Kein Wunder auch, dass die Spannungen wuchsen. Mit den
Vereinigten Staaten unter Donald Trump sowieso. Doch inzwischen auch mit der Europäischen Union. Die Europäer sehen in der Volkrepublik einen Kooperationspartner und Kontrahenten in Verhandlungen – aber auch einen wirtschaftlichen Konkurrenten, und neuerdings sogar einen
Rivalen im Wettstreit der politischen Systeme. Die USA und die EU – und neben ihnen viele andere Staaten und
ihre Wirtschaftsunternehmen – beklagen den beschränkten Marktzugang, den zwangsweisen
Technologietransfer, die üppigen staatlichen Subventionen für chinesische
Firmen und die Einflussnahme der Partei auf die Geschäftsführung. Sie alle
verlangen Reziprozität: ein ebenes Spielfeld für alle und ohne die bisherigen hohen Hindernisse für
Ausländer.
Kritik in Partnerstaaten und in China selbst
Selbst in vielen Partnerstaaten des Seidenstraßenprojekts rührt sich
zunehmend Kritik: daran, dass die Chinesen zu wenig Arbeitsplätze für Einheimische
schaffen und weit überhöhte Preise ansetzen; dass ihre mit Karacho gebauten Bauprojekte
oft von geringer Qualität sind, außerdem
umweltschädlich und wenig nachhaltig. Immer häufiger gibt es in afrikanischen und zentralasiatischen Ländern Demonstrationen gegen die chinesischen Unternehmer und ihre Arbeiterlegionen. Und auch in
China selbst wird im Internet kritisch
gefragt, ob man die Seidenstraßenmilliarden nicht besser im eigenen Land investieren solle.
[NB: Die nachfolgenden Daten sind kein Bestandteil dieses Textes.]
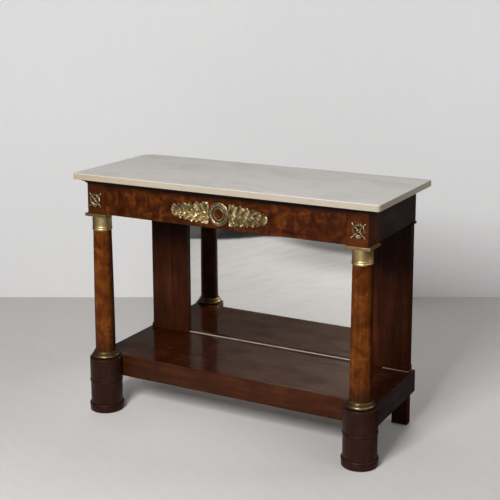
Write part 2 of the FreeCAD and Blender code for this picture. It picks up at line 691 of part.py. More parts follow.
def shelf_front():
    """Front rail whose ends are hollowed to fit the drums."""
    rail = block((-SHELF_X, SHELF_X), (SHELF_Y, SHELF_Y + SHELF_RAIL), (SHELF_UNDERSIDE, SHELF_BOARD_Z))
    beyond = block((COLUMN_X, SHELF_X + EPS), (SHELF_Y - EPS, SHELF_Y + SHELF_RAIL + EPS),
                   (SHELF_UNDERSIDE - EPS, SHELF_BOARD_Z + EPS))
    housing = drum_housing()
    return rail.cut([beyond, mirrored(beyond), housing, mirrored(housing)])


def shelf_block():
    """Corner block behind the drum, hollowed so that the drum beds in it."""
    solid = block((COLUMN_X - DRUM_R, SHELF_X - SHELF_RAIL),
                  (SHELF_Y + SHELF_RAIL, SHELF_Y + SHELF_RAIL + SHELF_BLOCK_DEPTH), (SHELF_UNDERSIDE, SHELF_BOARD_Z))
    return solid.cut(drum_housing())


def shelf_end():
    """End rail from the drum to the rear plane."""
    rail = block((SHELF_X - SHELF_RAIL, SHELF_X), (COLUMN_Y, REAR_Y), (SHELF_UNDERSIDE, SHELF_BOARD_Z))
    return rail.cut(drum_housing())


def shelf_back():
    """Rear rail between the ends, mortised for the rear feet."""
    inner = SHELF_X - SHELF_RAIL
    rail = block((-inner, inner), (REAR_Y - SHELF_RAIL, REAR_Y), (SHELF_UNDERSIDE, SHELF_BOARD_Z))
    mortise = grown(*rear_foot_tenon(), FIT)
    return rail.cut([mortise, mirrored(mortise)])


def shelf_bearer():
    """Cross bearer under the top board."""
    middle = BEARER_SPREAD / 2.0
    return block((middle - BEARER_THICK / 2.0, middle + BEARER_THICK / 2.0),
                 (SHELF_Y + SHELF_RAIL, REAR_Y - SHELF_RAIL), (SHELF_BOARD_Z - BEARER_HEIGHT, SHELF_BOARD_Z))


# ---- rear supports ----

def post_tenon_span():
    """Widths of the pilaster's tenons."""
    return (PILASTER_IN_X + POST_TENON_MARGIN,
            min(PILASTER_OUT_X, END_X - END_THICK) - POST_TENON_MARGIN)


def post_tenon_foot():
    """Extent of the pilaster's lower tenon in the shelf board."""
    return (post_tenon_span(), (POST_TENON_Y, POST_TENON_Y + POST_TENON_THICK),
            (SHELF_TOP - POST_TENON, SHELF_TOP + PLINTH_HEIGHT))


def post_tenon_top():
    """Extent of the pilaster's upper tenon in the frieze's back rail."""
    return (post_tenon_span(), (POST_TENON_Y, POST_TENON_Y + POST_TENON_THICK),
            (FRIEZE_BOTTOM - CAP_HEIGHT, FRIEZE_BOTTOM + POST_TENON))


def pilaster():
    """Flat rear support between its plinth and its cap, tenoned through both."""
    board = block((PILASTER_IN_X, PILASTER_OUT_X), (PILASTER_Y, REAR_Y),
                  (SHELF_TOP + PLINTH_HEIGHT, FRIEZE_BOTTOM - CAP_HEIGHT))
    board = eased(board, PILASTER_ARRIS, lambda p: abs(p.y - PILASTER_Y) < EPS and p.x > PILASTER_IN_X + EPS
                  and abs(p.x - PILASTER_OUT_X) < EPS)
    return board.fuse([block(*post_tenon_foot()), block(*post_tenon_top())]).removeSplitter()


def pilaster_plinth():
    """Low plinth under the pilaster, proud of its face and outer edge."""
    slab = block((PILASTER_IN_X, PILASTER_OUT_X + PLINTH_PROUD), (PILASTER_Y - PLINTH_PROUD, REAR_Y),
                 (SHELF_TOP, SHELF_TOP + PLINTH_HEIGHT))
    slab = eased(slab, PLINTH_CHAMFER, lambda p: p.z > SHELF_TOP + PLINTH_HEIGHT - EPS
                 and (p.y < PILASTER_Y - EPS or p.x > PILASTER_OUT_X + EPS))
    return slab.cut(grown(*post_tenon_foot(), FIT))


def pilaster_cap():
    """Thin cap plate between the pilaster and the frieze."""
    plate = block((PILASTER_IN_X, PILASTER_OUT_X + CAP_PROUD), (PILASTER_Y - CAP_PROUD, BACK_Y),
                  (FRIEZE_BOTTOM - CAP_HEIGHT, FRIEZE_BOTTOM))
    plate = eased(plate, CAP_CHAMFER, lambda p: p.z < FRIEZE_BOTTOM - CAP_HEIGHT + EPS
                  and (p.y < PILASTER_Y - EPS or p.x > PILASTER_OUT_X + EPS))
    return plate.cut(grown(*post_tenon_top(), FIT))


def rear_foot_tenon():
    """Extent of the rear foot's tenon in the shelf's back rail."""
    inner = PILASTER_OUT_X - REAR_FOOT_WIDTH
    outer = min(PILASTER_OUT_X, SHELF_X - SHELF_RAIL)
    return ((inner + POST_TENON_MARGIN / 2.0, outer - POST_TENON_MARGIN / 2.0),
            (POST_TENON_Y, POST_TENON_Y + POST_TENON_THICK),
            (SHELF_UNDERSIDE, SHELF_UNDERSIDE + POST_TENON))


def rear_foot():
    """Square rear foot under the pilaster."""
    leg = block((PILASTER_OUT_X - REAR_FOOT_WIDTH, PILASTER_OUT_X), (REAR_Y - REAR_FOOT_DEPTH, REAR_Y),
                (0, SHELF_UNDERSIDE))
    leg = eased(leg, PILASTER_ARRIS, lambda p: p.z < SHELF_UNDERSIDE - EPS)
    return leg.fuse(block(*rear_foot_tenon())).removeSplitter()


# ---- mirror ----

def mirror_stile():
    """Upright frame piece, rebated behind for the glass and its backboard."""
    outline = [V(STILE_IN_X, STILE_Y, SHELF_TOP), V(PILASTER_IN_X, STILE_Y, SHELF_TOP),
               V(PILASTER_IN_X, REAR_Y, SHELF_TOP), V(STILE_IN_X + REBATE, REAR_Y, SHELF_TOP),
               V(STILE_IN_X + REBATE, GLASS_Y, SHELF_TOP), V(STILE_IN_X, GLASS_Y, SHELF_TOP)]
    return prism(outline, V(0, 0, FRIEZE_BOTTOM - SHELF_TOP))


def mirror_rail():
    """Top rail between the stiles with the same rebate."""
    z = FRIEZE_BOTTOM - MIRROR_RAIL_HEIGHT
    outline = [V(-STILE_IN_X, STILE_Y, z), V(-STILE_IN_X, GLASS_Y, z), V(-STILE_IN_X, GLASS_Y, z + REBATE),
               V(-STILE_IN_X, REAR_Y, z + REBATE), V(-STILE_IN_X, REAR_Y, FRIEZE_BOTTOM),
               V(-STILE_IN_X, STILE_Y, FRIEZE_BOTTOM)]
    return prism(outline, V(2.0 * STILE_IN_X, 0, 0))


def mirror_pane(y, thick):
    """Sheet that fills the frame's rebates and stands on the shelf."""
    reach = STILE_IN_X + REBATE - FIT
    top = FRIEZE_BOTTOM - MIRROR_RAIL_HEIGHT + REBATE - FIT
    return block((-reach, reach), (y, y + thick), (SHELF_TOP, top))


def mirror_glass():
    """Bevelled plate."""
    pane = mirror_pane(GLASS_Y, GLASS_THICK)
    reach = pane.BoundBox.XMax
    top = pane.BoundBox.ZMax
    outer = Part.makePolygon([V(-reach, 0, SHELF_TOP), V(reach, 0, SHELF_TOP), V(reach, 0, top),
                              V(-reach, 0, top), V(-reach, 0, SHELF_TOP)])
    inner = Part.makePolygon([V(-reach + GLASS_BEVEL, 0, SHELF_TOP + GLASS_BEVEL),
                              V(reach - GLASS_BEVEL, 0, SHELF_TOP + GLASS_BEVEL),
                              V(reach - GLASS_BEVEL, 0, top - GLASS_BEVEL),
                              V(-reach + GLASS_BEVEL, 0, top - GLASS_BEVEL),
                              V(-reach + GLASS_BEVEL, 0, SHELF_TOP + GLASS_BEVEL)])
    outer.translate(V(0, GLASS_Y + GLASS_BEVEL_DROP, 0))
    inner.translate(V(0, GLASS_Y, 0))
    front = Part.makeLoft([inner, outer], True, True)
    back = block((-reach, reach), (GLASS_Y + GLASS_BEVEL_DROP, GLASS_Y + GLASS_THICK), (SHELF_TOP, top))
    return front.fuse(back).removeSplitter()


def main():
    """Build every piece and write it."""
    os.makedirs("parts", exist_ok=True)
    save("marble_top", marble_slab())

    save_pair("corner_block", corner_block())
    save_pair("frieze_end", frieze_end())
    save("frieze_back_rail", frieze_back())
    save("frieze_top_rail", front_rail((FRONT_Y, FRONT_Y + TOP_RAIL_DEPTH), TOP_RAIL_Z))
    save("frieze_bottom_rail", front_rail((DRAWER_BOX_Y + SEAT, BLOCK_BACK_Y), BOTTOM_RAIL_Z))
    save_pair("drawer_runner", drawer_support(RUNNER_WIDTH, RAIL_THICK, FRIEZE_BOTTOM))
    save_pair("drawer_guide", drawer_guide())
    save_pair("drawer_kicker", drawer_support(RUNNER_WIDTH, RAIL_THICK, FRIEZE_TOP - RAIL_THICK))
    cornice_front, cornice_side = cornice_pieces()
    save("cornice_front", cornice_front)
    save_pair("cornice_return", cornice_side)

    save("drawer_front", drawer_front())
    save_pair("drawer_side", drawer_side())
    save("drawer_back", drawer_back())
    save("drawer_bottom", block(*bottom_extent()))
    save("frieze_roundel", roundel())
    save_pair("frieze_spray", spray())
    save_pair("corner_casting", corner_casting())

    save_pair("abacus", abacus())
    save_twins("capital_sleeves", capital_sleeve())
    save_pair("column_shaft", shaft())
    save_twins("column_base_rings", base_ring())
    save_pair("drum", drum())
    save_twins("drum_feet", drum_foot())

    save("shelf_board", shelf_board())
    save("shelf_front_rail", shelf_front())
    save_pair("shelf_block", shelf_block())
    save_pair("shelf_end_rail", shelf_end())
    save("shelf_back_rail", shelf_back())
    save_pair("shelf_bearer", shelf_bearer())

    save_pair("pilaster", pilaster())
    save_pair("pilaster_plinth", pilaster_plinth())
    save_pair("pilaster_cap", pilaster_cap())
    save_pair("rear_foot", rear_foot())
    save_pair("mirror_stile", mirror_stile())
    save("mirror_top_rail", mirror_rail())
    save("mirror_glass", mirror_glass())
    save("mirror_backboard", mirror_pane(GLASS_Y + GLASS_THICK + SEAT, BACKBOARD_THICK))


main()
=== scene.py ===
"""Looks of a marble-topped pier table: finishes, finer turned work, gilt castings, studio and camera."""
import logging
import math
from dataclasses import dataclass, field, replace
from enum import Enum
from typing import Callable, Sequence

import bmesh
import bpy
from mathutils import Matrix, Vector


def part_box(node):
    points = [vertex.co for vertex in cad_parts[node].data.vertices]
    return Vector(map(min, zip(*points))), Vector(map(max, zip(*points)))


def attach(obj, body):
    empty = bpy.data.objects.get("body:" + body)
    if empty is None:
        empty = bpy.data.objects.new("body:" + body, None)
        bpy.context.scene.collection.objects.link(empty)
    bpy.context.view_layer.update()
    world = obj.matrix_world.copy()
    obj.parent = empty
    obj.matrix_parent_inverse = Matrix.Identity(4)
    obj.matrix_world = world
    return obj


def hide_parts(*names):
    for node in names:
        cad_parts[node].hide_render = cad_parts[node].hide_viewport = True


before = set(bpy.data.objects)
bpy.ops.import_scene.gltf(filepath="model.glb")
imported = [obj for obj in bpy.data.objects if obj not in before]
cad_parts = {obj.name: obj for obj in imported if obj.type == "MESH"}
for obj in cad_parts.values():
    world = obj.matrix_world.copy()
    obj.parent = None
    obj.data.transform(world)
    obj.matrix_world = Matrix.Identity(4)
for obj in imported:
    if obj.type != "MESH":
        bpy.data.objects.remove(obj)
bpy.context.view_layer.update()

LOG = logging.getLogger("pier_table")
MM = 0.001
MERGE = 1e-5
LEAF_THICKNESS = 0.7 * MM
NARROW = 1.5 * MM
FLAT_ANGLE = math.radians(0.5)
SHARP_ANGLE = math.radians(30.0)
Triple = tuple[float, float, float]
Colour = Triple
DEEP = 1000.0
UPRIGHT = Matrix.Rotation(math.radians(90.0), 4, "X")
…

All dies scheint Xi Jinping nun aufgenommen haben. Er vollführte, was Australiens
ehemaliger Premierminister Kevin Rudd,
ein ausgewiesener China-Fachmann, einen “policy
refresh” nennt: Xi passte sein Vorgehen an, um China aus der
Schusslinie zu nehmen und die Kritiker zu besänftigen.
Vor 37 Staats- und Regierungschefs und 5.000
Delegierten aus 150 Ländern schwelgte Xi beim zweiten BRI-Forum in der vergangenen Woche
nicht mehr in Visionen über die großartige, Länder und Kontinente verbindende
Wirkung seiner Seidenstraße. Stattdessen ging er, wenn auch indirekt, auf die
laut gewordene Kritik ein. Er versprach, China werde seine Zusagen und Verpflichtung
getreulich einhalten; es werde den Schutz des geistigen Eigentums verstärken, Handelsmarken wie Geschäftsgeheimnisse
schützen und Ideendiebstahl bekämpfen; zudem wolle es den Marktzugang
erweitern und die Negativlisten drastisch kürzen, die Zölle weiter senken und
seine Einfuhren massiv erhöhen; und nicht zuletzt werde künftig ein neues
Verfahren die Kreditbelastungsfähigkeit
möglicher Partner prüfen. Auch sollen die privaten Unternehmen wieder stärker
in das Großprojekt eingebunden werden.